Buffalo Creek had a great show at Pro Am with wins in several different divisions including In Bold Print’s win in the Fine Harness Stake with Mike Barlow driving for Melissa Scrushy. Barlow also took the victory pass with In Bold Print in the open qualifier. Callaway’s Carnegie Hall and John Wrather, winners of the amateur class, were the reserve grand champions for owner Charlotte Wrather. Janet Crampton, of Creekside, directed them to their reserve.


Gerald Moores drew a crowd at the exhibitors’ party when he competed in the talent show, and Magic Legacy entertained the crowd when they won the Fine Harness Denver Junior/Novice Horse class for owner Bruce Williams.


Moores represented Don and Judy Harris when he drove to the winner’s circle in the three-year-old class. Elderberry Wine added the blue to the Don Harris Stables’s count. Voodoo’s Black Magic and Mary Lou Greenwell were reserve for owner Jill Moore.


Mike Barlow, Ann Reeves and Harry Chapman are all accomplished veterans in the road horse division and they had the crowd cheering them on in the Roadster To Bike Stake. When Bret Day turned in his card, it was Barlow and novice class winner Come N Cheer who headed down victory lane for owner Pat Cropper. Reeves and Mighty Yo Yo won the open class and the ladies class then returned in the stake to take the reserve streamers. Jesse James and Chapman were reserve in both the open class and the novice class under the direction of David Cunningham.


Pistol Pete and Arlie Fiveash won both the amateur stake and amateur qualifier for Fiveash and Reeves.


Mr. Popularity and Alex Browning won the youth class under the direction of Adam and Desiree Clauson of Cardinal Farms.


The Roadster Under Saddle Championship and qualifier featured a veteran of the division and a brand new team filling the top two slots in both classes. Holly Ackerman and Vivacious were directed by Mark and Mary Lou Greenwell to add both wins to their impressive resume. Kristian Taylor White and her new road horse Air Force One made their impressive debut with a reserve finish in the qualifier. They returned in the stake and put together the reserve grand championship effort from DeLovely Farm.
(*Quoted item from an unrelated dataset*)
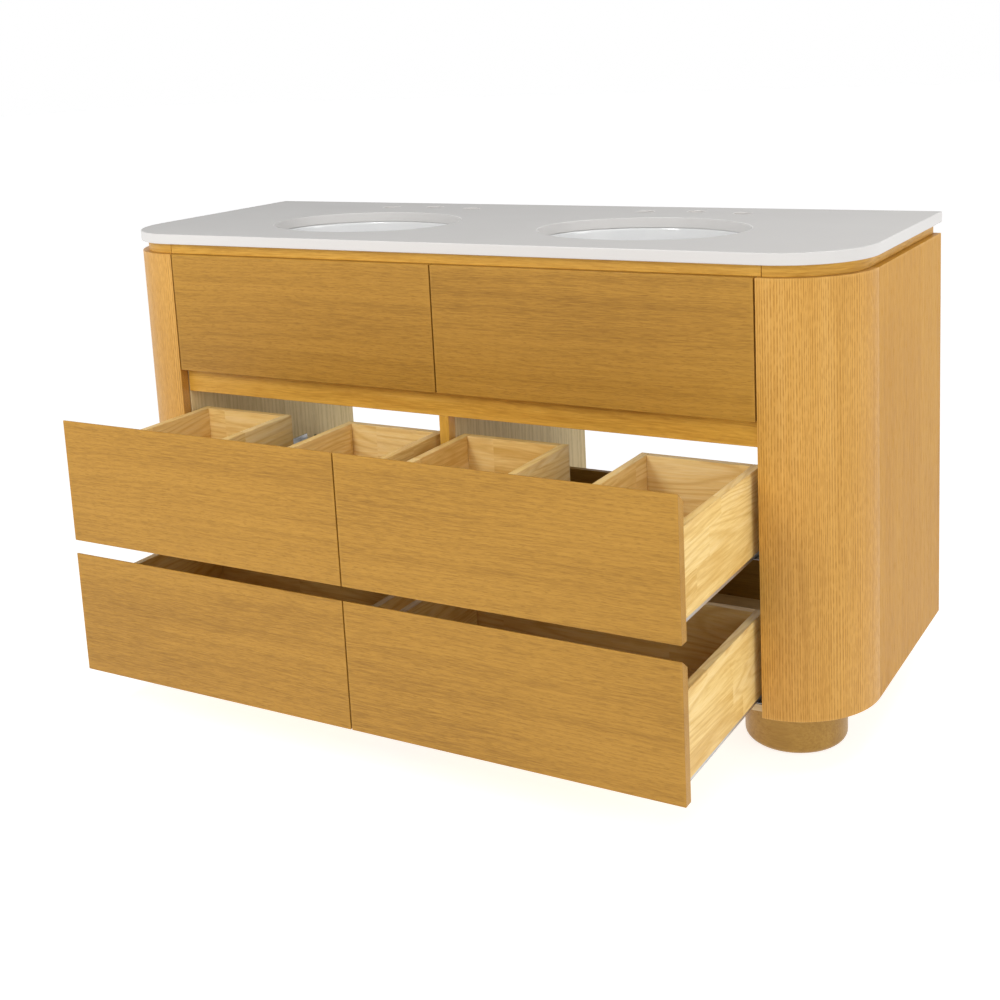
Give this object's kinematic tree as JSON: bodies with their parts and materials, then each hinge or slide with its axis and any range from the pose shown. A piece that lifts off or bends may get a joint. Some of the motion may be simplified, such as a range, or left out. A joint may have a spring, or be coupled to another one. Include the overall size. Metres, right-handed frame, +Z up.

Georgia Blevins’s list of top ponies is a long one and Lamborghini is yet another one on that list. Blevins drove to the win in the four-entry Roadster Pony Championship under the direction of Rich Campbell and Maureen Lydon of Majestic Oaks after taking second in the open class. Jubilee’s Power Play and Harry Chapman took the reserve tricolor back to Beaver Brook Stables to add to their blue ribbon from the open class.
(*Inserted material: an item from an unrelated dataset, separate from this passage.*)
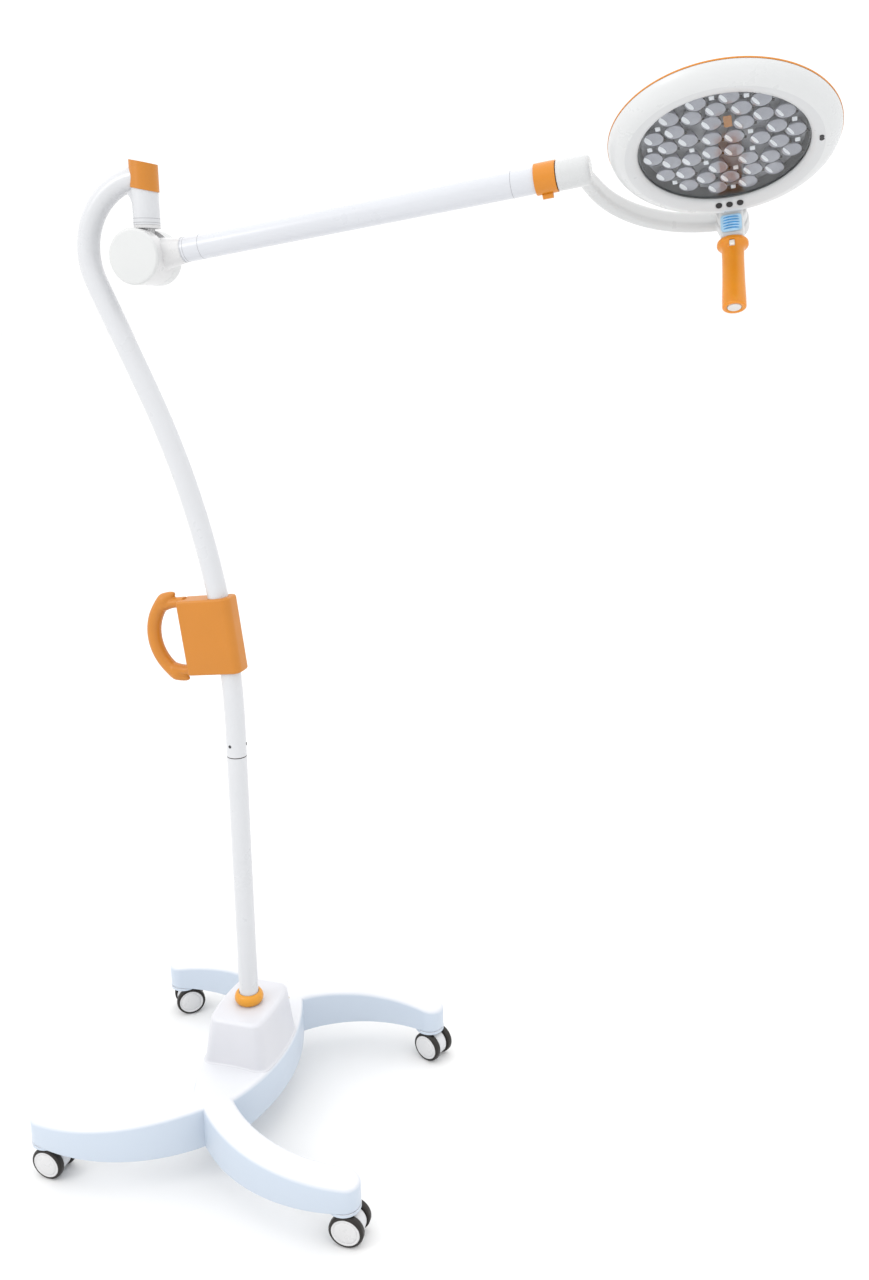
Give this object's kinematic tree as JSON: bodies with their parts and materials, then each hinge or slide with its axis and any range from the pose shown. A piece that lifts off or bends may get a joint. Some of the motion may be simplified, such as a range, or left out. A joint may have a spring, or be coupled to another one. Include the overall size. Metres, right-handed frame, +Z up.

Rant And Rave K.V. topped a nice group of six amateur ponies with Karen Voerg to win the amateur stake after moving up in the ribbons from the qualifier. Surprise Surprise and Donna Whatley kept the ribbons coming for Break-Away Farm when they won the seven-entry amateur qualifier, then returned in the amateur stake to take the reserve streamers. Kathryn Nichols drove her homebred Crystal Creek’s Emperor to reserve in the qualifier under the direction of Clover Leaf Stables.

Pam Roush brought a big group of entries to Perry and went home with numerous wins and reserves for Avalon Stables including Baby Cakes’s win in the junior exhibitor stake with Andie Lloyd. They had previously finished reserve in the AHHS Roadster Pony Youth Medallion class behind So Irresistible and Emma Price. Price drove for owner Shelby Reimer.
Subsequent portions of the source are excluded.